Prevenção e cultura de paz
Em resposta ao avanço da violência nas escolas, o estudo destaca como positiva a atuação do programa Escola que Protege, do MEC.
A iniciativa busca fortalecer a prevenção e a resposta a episódios de violência no ambiente escolar por meio de formação de profissionais, apoio psicossocial a comunidades afetadas e incentivo à cultura de paz.

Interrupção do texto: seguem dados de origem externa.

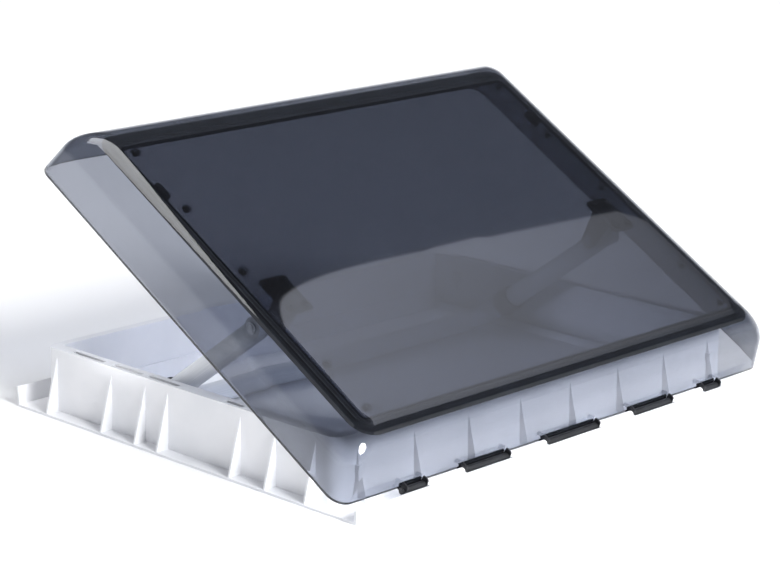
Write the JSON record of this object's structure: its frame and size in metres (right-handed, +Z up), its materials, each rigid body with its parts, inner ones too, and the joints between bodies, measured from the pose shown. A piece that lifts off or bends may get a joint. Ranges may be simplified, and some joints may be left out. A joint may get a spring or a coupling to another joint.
{
  "type": "caravan roof hatch",
  "caption": "Hinged tinted roof hatch on a ribbed rectangular frame, propped open by a U-shaped tube whose ends slide in side rails and lock when shut.",
  "frame": {"origin": "middle of the flange's underside, in plan the middle of the frame's and the lid's outline", "axes": "+X along the hinge, +Y from the hinge side to the side that opens, +Z up out of the roof"},
  "size_m": [0.808, 0.619, 0.3761],
  "materials": {
    "frame_white": "moulded, satin",
    "rail_grey": "moulded, low friction",
    "steel": "zinc plated",
    "cap_black": "moulded, matt",
    "dome_smoke": "clear smoke tint, thermoformed",
    "pane_smoke": "dark smoke tint, flat sheet",
    "seal_black": "extruded, matt",
    "strip_black": "extruded, matt",
    "spacer_clear": "clear",
    "screw_black": "black plated",
    "bracket_black": "moulded, fine texture",
    "eye_grey": "moulded, fine texture",
    "tube_silver": "satin anodised",
    "shoe_white": "moulded, low friction"
  },
  "bodies": {
    "frame": {"frame_front_rim": "frame_white", "frame_front_flange": "frame_white", "frame_front": "frame_white", "frame_back": "frame_white", "frame_left": "frame_white", "frame_right": "frame_white", "left_rail": "rail_grey", "right_rail": "rail_grey", "rail_screws": "steel", "hinge_rod": "steel", "rod_caps": "cap_black"},
    "lid": {"outer_dome": "dome_smoke", "inner_pane": "pane_smoke", "lid_seal": "seal_black", "left_end_hinge_strip": "strip_black", "left_middle_hinge_strip": "strip_black", "centre_hinge_strip": "strip_black", "right_middle_hinge_strip": "strip_black", "right_end_hinge_strip": "strip_black", "pane_spacers": "spacer_clear", "pane_screws": "screw_black", "pane_clips": "bracket_black", "left_bracket": "bracket_black", "right_bracket": "bracket_black", "bracket_screws": "screw_black", "left_pivot_pin": "steel", "right_pivot_pin": "steel", "pin_rings": "steel"},
    "bow": {"bow_tube": "tube_silver", "left_bow_eye": "eye_grey", "right_bow_eye": "eye_grey", "left_bow_guide": "bracket_black", "right_bow_guide": "bracket_black"},
    "left_shoe": {"left_shoe": "shoe_white"},
    "right_shoe": {"right_shoe": "shoe_white"},
    "left_lock": {"left_lock": "rail_grey"},
    "right_lock": {"right_lock": "rail_grey"}
  },
  "joints": [
    {"name": "lid_hinge", "type": "hinge", "parent": "frame", "child": "lid", "pos_m": [0, -0.2985, 0.017], "axis": [1, 0, 0], "range_deg": [-30.5, 29.5]},
    {"name": "bow_pivot", "type": "hinge", "parent": "lid", "child": "bow", "pos_m": [0, -0.0825, 0.17441], "axis": [1, 0, 0], "range_deg": [-59.5, 61.5]},
    {"name": "left_shoe_pivot", "type": "hinge", "parent": "bow", "child": "left_shoe", "pos_m": [-0.3555, 0.1335, 0.017], "axis": [1, 0, 0], "range_deg": [-31, 30]},
    {"name": "right_shoe_pivot", "type": "hinge", "parent": "bow", "child": "right_shoe", "pos_m": [0.3555, 0.1335, 0.017], "axis": [1, 0, 0], "range_deg": [-31, 30]},
    {"name": "left_lock_slide", "type": "slide", "parent": "frame", "child": "left_lock", "axis": [0, 0, 1], "range_m": [-0.014, 0]},
    {"name": "right_lock_slide", "type": "slide", "parent": "frame", "child": "right_lock", "axis": [0, 0, 1], "range_m": [-0.014, 0]}
  ],
  "couplings": [
    {"joint": "bow_pivot", "follows": "lid_hinge", "ratio": -2},
    {"joint": "left_shoe_pivot", "follows": "lid_hinge", "ratio": 1},
    {"joint": "right_shoe_pivot", "follows": "lid_hinge", "ratio": 1}
  ]
}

Segundo o pesquisador Cauê Martins, do FBSP, a integração entre dados, políticas públicas e ações interministeriais – envolvendo MEC, Ministério da Justiça e Segurança Pública, Ministério dos Direitos Humanos e da Cidadania e Polícia Federal – é essencial para enfrentar os riscos. “A combinação de ameaças abertas, celebração da violência e ausência de apoio emocional está corroendo o bem-estar de milhares de adolescentes”, alerta.
Daniel Cara ressalta ainda que tanto no relatório da transição de governo, quanto no relatório elaborado no MEC, já constava a recomendação de responsabilização das big techs por não retirar postagens criminosas. “É uma decisão acertada (a do STF). Está em ambos os relatórios, inclusive. Era uma demanda nossa desde 2022”, conclui ao lembrar o julgamento que ocorre na corte.
Penas maiores
O Senado aprovou projeto de lei que aumenta as penas para crimes cometidos nas dependências de instituições de ensino. O objetivo da alteração é inibir agressões e ataques a estudantes, professores e demais funcionários escolares. O PL 3.613/2023 altera o Código Penal e a Lei dos Crimes Hediondos para endurecer as penas de crimes cometidos em instituições de ensino, como lesão corporal dolosa e homicídio. O texto segue para sanção presidencial.